Reflections on a failed busing plan directly from a front-row seat

Forty years ago, shortly before forced busing went into effect, I was a new judge appointed to Dorchester District Court. Since much of the anger and violence associated with that ill-conceived “solution” to segregated Boston schools spilled into the courts, I had a front-row seat from which to view its effects.

I understood that racial housing patterns had resulted in “de facto” segregated, underperforming schools and the federal courts had a mandate to do something about it. The problem was how to devise a solution that would cause the least disruption while improving education at a reasonable cost, in all a formidable undertaking. What happened, instead, was a plan that did not adequately take into consideration its effect on those who would be impacted.

In every respect, the solution imposed on the city failed to meet those objectives. When children become the instruments to achieve social change, any plan is bound to generate fear and apprehension, not only among the children but also among their parents. The wholesale movement of children, black and white, from neighborhood schools to schools miles away from home caused major disruptions.

Many parents left the city, some put their children in private schools, and others protested, often loudly. The burden of forced busing fell on those families that did not have the financial resources to escape. Black children and their parents were terrified and angry at the sight of white protesters hurling insults at and blocking buses full of frightened students. Violence spilled over into the neighborhoods with an upsurge of racial enmity, much of it not directly related to protests but to the underlying animosity it generated. Race relations in the city were set back decades.

Busing proved to be enormously disruptive. Did it ultimately solve the problem? No! The schools remained largely segregated, their overall performance did not improve, and funds that could have been invested in underperforming schools were spent on transportation. Imagine the improvements that could have been made if the millions invested in busing over the years had gone to education.

The well-intentioned planners who fashioned the remedy failed because they did not understand the human dimensions of the problem. Their solution was a statistical formula based on the assumption that integrated schools would foster better education for all. They failed to anticipate or understand the consequences. But what alternatives did they have?

They could have fashioned a plan that put greater resources into underperforming segregated schools. They could have created incentives and developed quality magnet schools to encourage parents to voluntarily participate. They could have strengthened the Metco program and even subsidized the movement of minority families willing to relocate in the suburbs. School segregation in the city was, after all, more a housing problem than a neighborhood school problem.

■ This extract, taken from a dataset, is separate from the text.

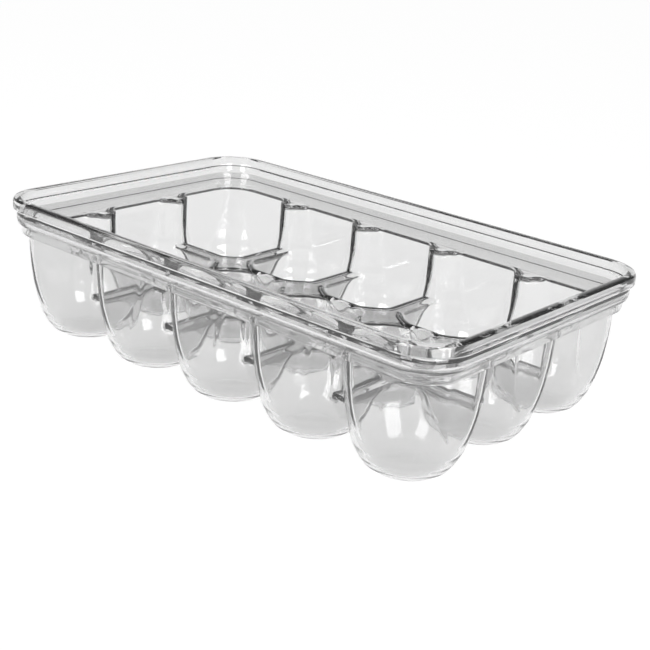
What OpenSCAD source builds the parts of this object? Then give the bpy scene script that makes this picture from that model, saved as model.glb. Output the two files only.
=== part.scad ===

By overlooking the historical importance of neighborhood schools and their connection to families, the experts imposed an unworkable solution. Coming on the heels of another failure, the Vietnam War, it was a further example of how the “best and brightest” can get it wrong.

Like Vietnam, the policy objectives were not achieved despite great cost in money, anguish, and pain. Some problems do not lend themselves to easy fixes. To act precipitously often makes them worse. Patient, incremental prodding toward a reasonable objective takes more time but it can be more effective.

James W. Dolan is a retired Dorchester District Court judge who now practices law.